Über den Überbau und die Überhöhungen hatte er schon vor dem Match gesprochen, auf der offiziellen Pressekonferenz. Auch das war ein ziemlich denkwürdiger Auftritt, so jugendlich erfrischend und gleichzeitig lässig routiniert. Geradezu poetisch mit Sätzen wie »Der Fußball kennt kein Alter« oder »Das Herz trägt dich weiter als der Körper«. Aber auch so schlagfertig wie bei der Frage, ob ihm Hype und Druck nicht manchmal selbst Angst machen: »Die Angst habe ich im Park in Mataró gelassen«, seiner Geburtsstadt, wo er schon als kleiner Bursche mit den Jugendlichen kickte.

Die Vergleiche mit demjenigen, der ihn als Baby badete, lassen sich ja bereits nicht mehr verhindern. Also: Lionel Messi brauchte nicht nur bis zum 20. Lebensjahr, ehe er seine ersten 100 Spiele für Barça komplettierte. Er kommt auch bis heute nicht so ungezwungen rüber wie der erste große Fußballstar der Generation Streaming.

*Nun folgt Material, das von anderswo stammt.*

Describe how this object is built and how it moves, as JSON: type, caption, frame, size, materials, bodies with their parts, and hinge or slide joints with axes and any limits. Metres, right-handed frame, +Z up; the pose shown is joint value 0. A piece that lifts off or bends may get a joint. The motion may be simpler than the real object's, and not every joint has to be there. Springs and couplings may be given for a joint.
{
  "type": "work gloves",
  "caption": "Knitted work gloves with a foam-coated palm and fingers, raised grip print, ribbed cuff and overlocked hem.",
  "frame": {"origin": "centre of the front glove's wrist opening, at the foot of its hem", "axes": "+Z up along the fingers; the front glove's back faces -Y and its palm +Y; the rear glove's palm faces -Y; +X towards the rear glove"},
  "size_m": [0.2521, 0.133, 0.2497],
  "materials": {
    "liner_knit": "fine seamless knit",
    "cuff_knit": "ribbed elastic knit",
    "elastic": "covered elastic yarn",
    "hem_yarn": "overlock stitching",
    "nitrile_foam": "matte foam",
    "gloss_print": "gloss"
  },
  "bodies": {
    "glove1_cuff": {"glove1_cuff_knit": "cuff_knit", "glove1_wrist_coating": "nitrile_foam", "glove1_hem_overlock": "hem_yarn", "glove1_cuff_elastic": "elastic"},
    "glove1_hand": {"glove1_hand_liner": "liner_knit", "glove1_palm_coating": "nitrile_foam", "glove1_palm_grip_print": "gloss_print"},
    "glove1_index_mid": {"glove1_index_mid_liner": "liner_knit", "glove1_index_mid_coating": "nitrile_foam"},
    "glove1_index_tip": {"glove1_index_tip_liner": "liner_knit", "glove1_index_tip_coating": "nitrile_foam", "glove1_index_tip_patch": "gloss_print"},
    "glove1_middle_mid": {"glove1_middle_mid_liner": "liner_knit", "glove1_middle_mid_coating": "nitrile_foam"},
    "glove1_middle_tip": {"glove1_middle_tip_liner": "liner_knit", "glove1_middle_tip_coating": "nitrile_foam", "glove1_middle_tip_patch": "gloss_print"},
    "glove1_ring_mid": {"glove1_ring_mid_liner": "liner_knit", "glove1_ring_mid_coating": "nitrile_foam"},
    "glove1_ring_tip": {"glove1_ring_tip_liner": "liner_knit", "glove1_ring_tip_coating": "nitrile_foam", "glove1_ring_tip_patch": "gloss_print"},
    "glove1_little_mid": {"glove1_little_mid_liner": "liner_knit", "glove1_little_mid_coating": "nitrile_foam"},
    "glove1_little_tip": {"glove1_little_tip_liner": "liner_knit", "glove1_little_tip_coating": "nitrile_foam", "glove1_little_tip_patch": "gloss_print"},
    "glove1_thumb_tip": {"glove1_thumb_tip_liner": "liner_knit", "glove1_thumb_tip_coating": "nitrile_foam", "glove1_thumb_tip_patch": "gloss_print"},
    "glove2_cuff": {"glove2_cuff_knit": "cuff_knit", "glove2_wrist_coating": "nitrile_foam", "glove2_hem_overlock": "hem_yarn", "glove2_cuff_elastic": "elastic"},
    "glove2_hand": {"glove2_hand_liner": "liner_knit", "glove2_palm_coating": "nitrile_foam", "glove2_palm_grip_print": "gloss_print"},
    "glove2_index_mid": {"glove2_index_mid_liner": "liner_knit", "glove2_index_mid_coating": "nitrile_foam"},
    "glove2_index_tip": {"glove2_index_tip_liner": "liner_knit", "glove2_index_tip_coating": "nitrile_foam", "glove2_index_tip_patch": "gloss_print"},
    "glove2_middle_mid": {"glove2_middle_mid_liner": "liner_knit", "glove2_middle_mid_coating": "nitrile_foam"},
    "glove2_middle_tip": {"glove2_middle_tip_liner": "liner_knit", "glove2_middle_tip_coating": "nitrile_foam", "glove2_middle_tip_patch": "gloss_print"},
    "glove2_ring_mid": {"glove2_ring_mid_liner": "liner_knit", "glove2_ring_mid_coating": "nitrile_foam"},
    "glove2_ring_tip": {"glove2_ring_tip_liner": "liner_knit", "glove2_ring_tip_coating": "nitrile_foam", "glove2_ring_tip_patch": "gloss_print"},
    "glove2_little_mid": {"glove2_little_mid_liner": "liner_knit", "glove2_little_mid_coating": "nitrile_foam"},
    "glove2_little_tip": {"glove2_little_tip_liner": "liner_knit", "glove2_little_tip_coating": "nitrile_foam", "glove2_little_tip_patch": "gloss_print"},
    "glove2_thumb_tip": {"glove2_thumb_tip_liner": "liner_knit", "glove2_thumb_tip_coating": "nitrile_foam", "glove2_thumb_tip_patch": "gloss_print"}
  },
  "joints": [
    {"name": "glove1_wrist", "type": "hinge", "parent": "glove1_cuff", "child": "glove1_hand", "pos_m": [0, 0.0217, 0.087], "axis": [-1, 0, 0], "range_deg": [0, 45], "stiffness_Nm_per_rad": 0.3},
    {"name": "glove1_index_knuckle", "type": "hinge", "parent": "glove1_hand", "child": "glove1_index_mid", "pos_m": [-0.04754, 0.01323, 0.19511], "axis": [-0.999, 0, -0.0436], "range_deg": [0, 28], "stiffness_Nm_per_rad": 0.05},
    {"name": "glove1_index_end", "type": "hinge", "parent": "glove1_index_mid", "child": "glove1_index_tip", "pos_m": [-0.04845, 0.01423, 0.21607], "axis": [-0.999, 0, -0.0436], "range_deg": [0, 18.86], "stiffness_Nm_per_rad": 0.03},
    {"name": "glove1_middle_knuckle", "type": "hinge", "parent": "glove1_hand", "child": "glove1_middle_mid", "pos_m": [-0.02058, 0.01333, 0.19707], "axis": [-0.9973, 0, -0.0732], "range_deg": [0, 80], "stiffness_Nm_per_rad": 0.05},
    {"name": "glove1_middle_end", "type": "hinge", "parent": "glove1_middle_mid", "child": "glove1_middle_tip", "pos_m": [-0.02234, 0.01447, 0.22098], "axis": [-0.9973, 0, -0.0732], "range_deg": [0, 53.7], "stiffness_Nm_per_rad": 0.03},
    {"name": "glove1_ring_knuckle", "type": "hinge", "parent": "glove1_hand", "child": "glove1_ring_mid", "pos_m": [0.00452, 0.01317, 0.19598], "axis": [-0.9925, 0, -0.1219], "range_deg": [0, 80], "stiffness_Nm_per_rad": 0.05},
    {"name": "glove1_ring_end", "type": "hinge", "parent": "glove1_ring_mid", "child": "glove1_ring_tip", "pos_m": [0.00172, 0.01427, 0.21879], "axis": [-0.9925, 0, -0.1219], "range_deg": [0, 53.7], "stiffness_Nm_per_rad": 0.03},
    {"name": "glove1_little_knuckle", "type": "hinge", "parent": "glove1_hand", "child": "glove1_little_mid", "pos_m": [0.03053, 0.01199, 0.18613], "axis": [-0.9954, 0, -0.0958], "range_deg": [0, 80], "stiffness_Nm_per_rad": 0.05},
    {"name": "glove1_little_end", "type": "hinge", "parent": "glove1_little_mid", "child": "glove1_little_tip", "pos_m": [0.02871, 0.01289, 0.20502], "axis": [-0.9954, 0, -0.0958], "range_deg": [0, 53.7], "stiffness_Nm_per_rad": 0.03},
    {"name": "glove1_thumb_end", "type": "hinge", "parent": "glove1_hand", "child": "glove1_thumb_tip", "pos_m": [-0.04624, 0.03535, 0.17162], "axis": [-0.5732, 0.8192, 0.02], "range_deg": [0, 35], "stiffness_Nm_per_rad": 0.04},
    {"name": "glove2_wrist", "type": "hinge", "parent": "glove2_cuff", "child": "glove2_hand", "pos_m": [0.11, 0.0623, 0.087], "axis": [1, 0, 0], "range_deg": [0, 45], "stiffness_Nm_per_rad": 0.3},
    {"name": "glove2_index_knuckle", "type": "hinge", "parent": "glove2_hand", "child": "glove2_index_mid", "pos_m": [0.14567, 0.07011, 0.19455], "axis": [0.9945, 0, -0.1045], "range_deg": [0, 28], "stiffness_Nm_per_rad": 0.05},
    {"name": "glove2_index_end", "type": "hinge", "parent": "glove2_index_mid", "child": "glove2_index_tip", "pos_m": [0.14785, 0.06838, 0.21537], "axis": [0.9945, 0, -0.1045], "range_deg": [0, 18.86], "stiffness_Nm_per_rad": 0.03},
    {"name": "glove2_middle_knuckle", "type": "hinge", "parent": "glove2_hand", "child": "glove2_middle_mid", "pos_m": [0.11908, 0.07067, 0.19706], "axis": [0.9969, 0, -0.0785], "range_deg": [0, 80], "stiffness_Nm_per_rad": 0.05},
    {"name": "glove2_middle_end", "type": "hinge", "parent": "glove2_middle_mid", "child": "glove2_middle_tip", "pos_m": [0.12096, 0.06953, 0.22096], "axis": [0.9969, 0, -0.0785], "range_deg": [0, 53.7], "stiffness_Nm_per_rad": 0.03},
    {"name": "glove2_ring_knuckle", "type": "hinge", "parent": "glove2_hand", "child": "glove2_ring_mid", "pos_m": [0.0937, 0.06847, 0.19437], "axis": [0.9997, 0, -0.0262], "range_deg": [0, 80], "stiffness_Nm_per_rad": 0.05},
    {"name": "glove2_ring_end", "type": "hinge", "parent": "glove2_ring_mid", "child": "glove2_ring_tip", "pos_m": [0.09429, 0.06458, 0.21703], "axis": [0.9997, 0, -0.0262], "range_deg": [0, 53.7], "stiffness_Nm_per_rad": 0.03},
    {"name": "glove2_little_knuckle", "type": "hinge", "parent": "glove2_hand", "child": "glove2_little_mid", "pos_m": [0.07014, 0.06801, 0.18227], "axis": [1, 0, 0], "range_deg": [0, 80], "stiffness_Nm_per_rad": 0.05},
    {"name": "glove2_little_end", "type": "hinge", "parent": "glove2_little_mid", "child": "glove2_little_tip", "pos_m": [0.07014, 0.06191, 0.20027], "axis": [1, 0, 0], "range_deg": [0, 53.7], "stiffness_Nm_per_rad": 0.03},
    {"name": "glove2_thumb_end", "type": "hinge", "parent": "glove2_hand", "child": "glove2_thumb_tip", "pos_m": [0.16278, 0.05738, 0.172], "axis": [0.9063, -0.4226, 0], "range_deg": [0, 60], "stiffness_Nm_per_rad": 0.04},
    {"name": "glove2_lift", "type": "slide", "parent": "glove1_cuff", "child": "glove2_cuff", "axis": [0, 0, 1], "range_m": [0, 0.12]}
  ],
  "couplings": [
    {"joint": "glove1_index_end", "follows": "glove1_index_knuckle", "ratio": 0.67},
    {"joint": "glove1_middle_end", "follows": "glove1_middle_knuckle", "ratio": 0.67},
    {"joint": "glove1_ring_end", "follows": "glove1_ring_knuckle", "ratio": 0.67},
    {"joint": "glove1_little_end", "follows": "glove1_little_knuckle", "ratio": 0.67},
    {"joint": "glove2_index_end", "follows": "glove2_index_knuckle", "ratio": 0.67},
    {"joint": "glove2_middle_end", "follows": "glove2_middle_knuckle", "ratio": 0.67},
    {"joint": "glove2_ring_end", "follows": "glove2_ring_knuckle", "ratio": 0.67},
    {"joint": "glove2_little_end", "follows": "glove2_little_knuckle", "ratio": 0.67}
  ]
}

Die Elogen kann einer wie Lamine Yamal entspannt den anderen überlassen. Der Weltpresse, die ihn am Morgen nach dem Inter-Spiel einen »Außerirdischen« nannte. Angriffskollegen wie Erling Haaland, der auf Snapchat kommentierte: »Dieser Junge ist unglaublich«. Dazu ein Foto von Lamines Bierdeckeldribbling an der rechten Torauslinie, nachdem Inter-Torwart Yann Sommer seinen Schuss mit einem starken Reflex noch an die Latte gelenkt hatte.

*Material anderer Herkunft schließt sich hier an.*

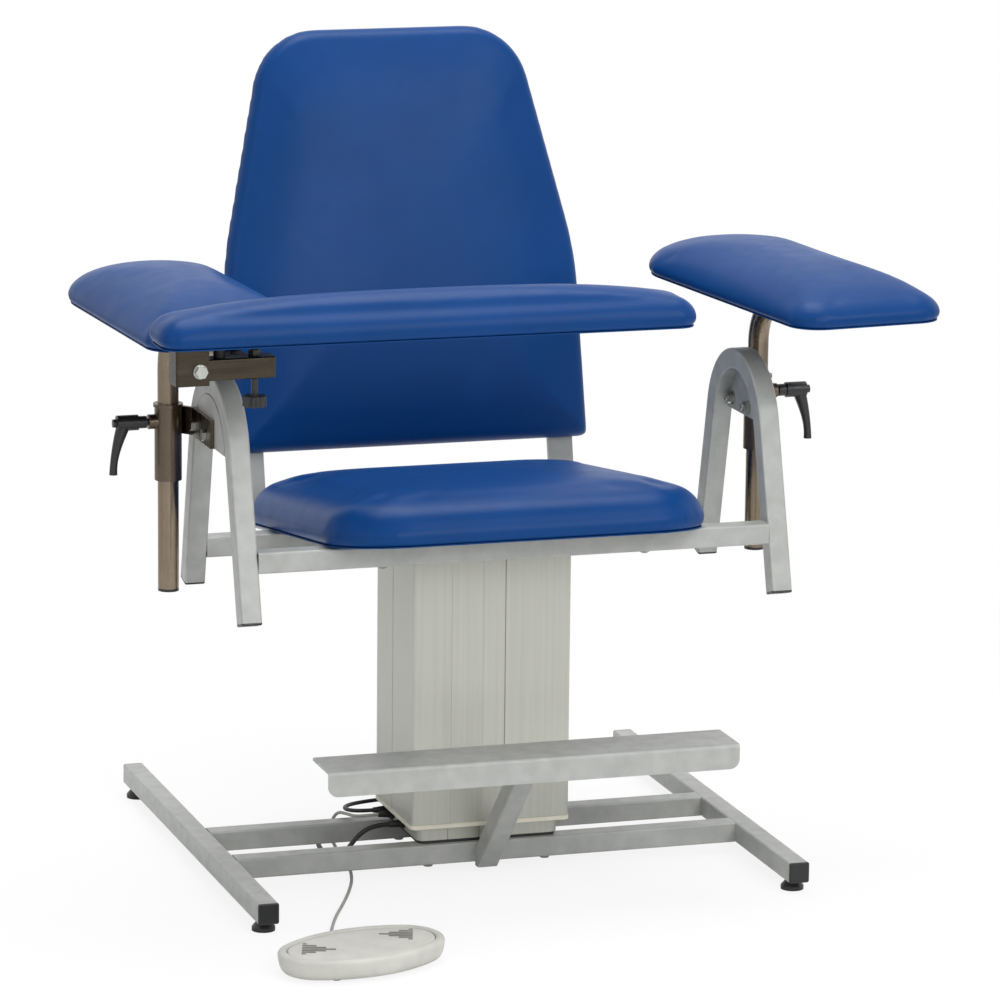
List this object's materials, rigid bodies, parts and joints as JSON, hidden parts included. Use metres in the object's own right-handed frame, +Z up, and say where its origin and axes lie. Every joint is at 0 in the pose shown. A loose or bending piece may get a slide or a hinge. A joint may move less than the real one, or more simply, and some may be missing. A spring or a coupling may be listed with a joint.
{
  "type": "phlebotomy chair",
  "caption": "Blood-draw chair on an electric lifting column with upholstered seat, back, swivelling arm pads, a flip-up front bar, a footrest and a foot pedal.",
  "frame": {"origin": "on the floor, on the lifting column's axis", "axes": "+Z up, the sitter faces -Y, +X to the right as seen from in front"},
  "size_m": [0.9916, 0.889, 0.9908],
  "materials": {
    "frame_coat": "grey powder coat",
    "column_coat": "light grey anodised column",
    "cream_plastic": "cream moulded plastic",
    "black_plastic": "black plastic",
    "black_rubber": "black rubber",
    "dark_steel": "black painted steel",
    "nickel_steel": "satin nickel on steel",
    "zinc_steel": "zinc plated steel",
    "screw_steel": "plain steel",
    "nut_brass": "bronze nut",
    "motor_case": "black motor casing",
    "board": "plywood under wrapped vinyl",
    "blue_vinyl": "royal blue clinic vinyl over foam",
    "pedal_shell": "off-white plastic",
    "pedal_top": "light grey plastic",
    "cable_grey": "grey cable sheath",
    "cable_black": "black cable sheath"
  },
  "bodies": {
    "base": {"side_rail_left": "frame_coat", "side_rail_right": "frame_coat", "cross_rail_front": "frame_coat", "cross_rail_rear": "frame_coat", "rail_end_caps": "black_plastic", "levelling_glides": "black_plastic", "footrest_strut": "frame_coat", "footrest_plate": "frame_coat", "column_bolts": "zinc_steel", "column_foot_plate": "dark_steel", "column_inner_profile": "column_coat", "lift_motor": "motor_case", "cable_glands": "black_plastic", "pedal_cable": "cable_grey", "link_cable": "cable_black", "mains_cable": "cable_black", "mains_coil": "cable_black", "mains_plug": "black_plastic", "pedal_base": "pedal_shell", "pedal_feet": "black_rubber"},
    "screw": {"lead_screw": "screw_steel"},
    "rocker": {"pedal_rocker": "pedal_top"},
    "lift": {"column_outer_profile": "column_coat", "column_rim": "cream_plastic", "column_top_plate": "dark_steel", "lift_nut": "nut_brass", "seat_bearers": "frame_coat", "cross_tube_front": "frame_coat", "cross_tube_rear": "frame_coat", "arch_left": "frame_coat", "arch_right": "frame_coat", "arch_gussets": "frame_coat", "leg_plugs": "black_plastic", "sleeve_left": "nickel_steel", "sleeve_right": "nickel_steel", "sleeve_brackets": "nickel_steel", "bracket_bolts": "zinc_steel", "seat_board": "board", "seat_cushion": "blue_vinyl", "back_posts": "frame_coat", "back_board": "board", "back_cushion": "blue_vinyl"},
    "lever_left": {"clamp_lever_left": "black_plastic"},
    "lever_right": {"clamp_lever_right": "black_plastic"},
    "slider_left": {"post_plug_left": "black_plastic"},
    "slider_right": {"post_plug_right": "black_plastic"},
    "arm_left": {"arm_post_left": "nickel_steel", "arm_board_left": "board", "arm_cushion_left": "blue_vinyl", "bar_tube": "nickel_steel", "bar_tube_cap": "black_plastic", "bar_pivot_bolt": "zinc_steel", "bar_rest_pads": "black_rubber"},
    "arm_right": {"arm_post_right": "nickel_steel", "arm_board_right": "board", "arm_cushion_right": "blue_vinyl"},
    "bar": {"bar_bracket": "nickel_steel", "bar_board": "board", "bar_cushion": "blue_vinyl"},
    "thumb": {"thumb_screw": "black_plastic"}
  },
  "joints": [
    {"name": "column_lift", "type": "slide", "parent": "base", "child": "lift", "axis": [0, 0, 1], "range_m": [0, 0.2]},
    {"name": "screw_spin", "type": "hinge", "parent": "base", "child": "screw", "pos_m": [0, 0, 0.2], "axis": [0, 0, 1], "continuous": true},
    {"name": "pedal_rock", "type": "hinge", "parent": "base", "child": "rocker", "pos_m": [-0.2614, -0.4179, 0.012], "axis": [-0.2588, 0.9659, 0], "range_deg": [-3, 3], "stiffness_Nm_per_rad": 3},
    {"name": "lever_left_turn", "type": "hinge", "parent": "lift", "child": "lever_left", "pos_m": [-0.41, 0.0313, 0.562], "axis": [1, 0, 0], "continuous": true},
    {"name": "lever_right_turn", "type": "hinge", "parent": "lift", "child": "lever_right", "pos_m": [0.41, 0.0313, 0.562], "axis": [1, 0, 0], "continuous": true},
    {"name": "arm_left_height", "type": "slide", "parent": "lift", "child": "slider_left", "axis": [0, 0, 1], "range_m": [-0.03, 0.12]},
    {"name": "arm_right_height", "type": "slide", "parent": "lift", "child": "slider_right", "axis": [0, 0, 1], "range_m": [-0.03, 0.12]},
    {"name": "arm_left_swivel", "type": "hinge", "parent": "slider_left", "child": "arm_left", "pos_m": [-0.3777, 0.0313, 0.5], "axis": [0, 0, 1], "range_deg": [-60, 3]},
    {"name": "arm_right_swivel", "type": "hinge", "parent": "slider_right", "child": "arm_right", "pos_m": [0.3777, 0.0313, 0.5], "axis": [0, 0, 1], "range_deg": [-6, 55]},
    {"name": "bar_flip", "type": "hinge", "parent": "arm_left", "child": "bar", "pos_m": [-0.42268, -0.27978, 0.6843], "axis": [0.0523, -0.9986, 0], "range_deg": [0, 95]},
    {"name": "thumb_screw_turn", "type": "hinge", "parent": "arm_left", "child": "thumb", "pos_m": [-0.35208, -0.27608, 0.66], "axis": [0, 0, 1], "continuous": true}
  ],
  "couplings": [
    {"joint": "screw_spin", "follows": "column_lift", "rad_per_m": 523.6}
  ]
}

Welches sich wiederum kurz nach seinem brillanten wie scheinbar anstrengungslosen Solo zu Barças erstem Tor ereignete; ganz allein gegen Inters Catenaccio und den in jenem Moment sehr unfreundlichen Spielstand von 0:2. Und vor dem Schlenzer, der in der zweiten Hälfte in hohem Bogen aus dunklem Himmel auf die Latte herabfiel, so wundersam wie eine Sternschnuppe. Die Aktion sollte wohl eigentlich eine Flanke werden, aber selbst die unabsichtlichen Dinge sahen bei Yamal an diesem Abend aus wie Kunstwerke.

Es gab nach diesem Spiel sogar einen, der so verblüfft war, dass er kaum über etwas anderes sprechen konnte: der Mailänder Trainer, Simone Inzaghi.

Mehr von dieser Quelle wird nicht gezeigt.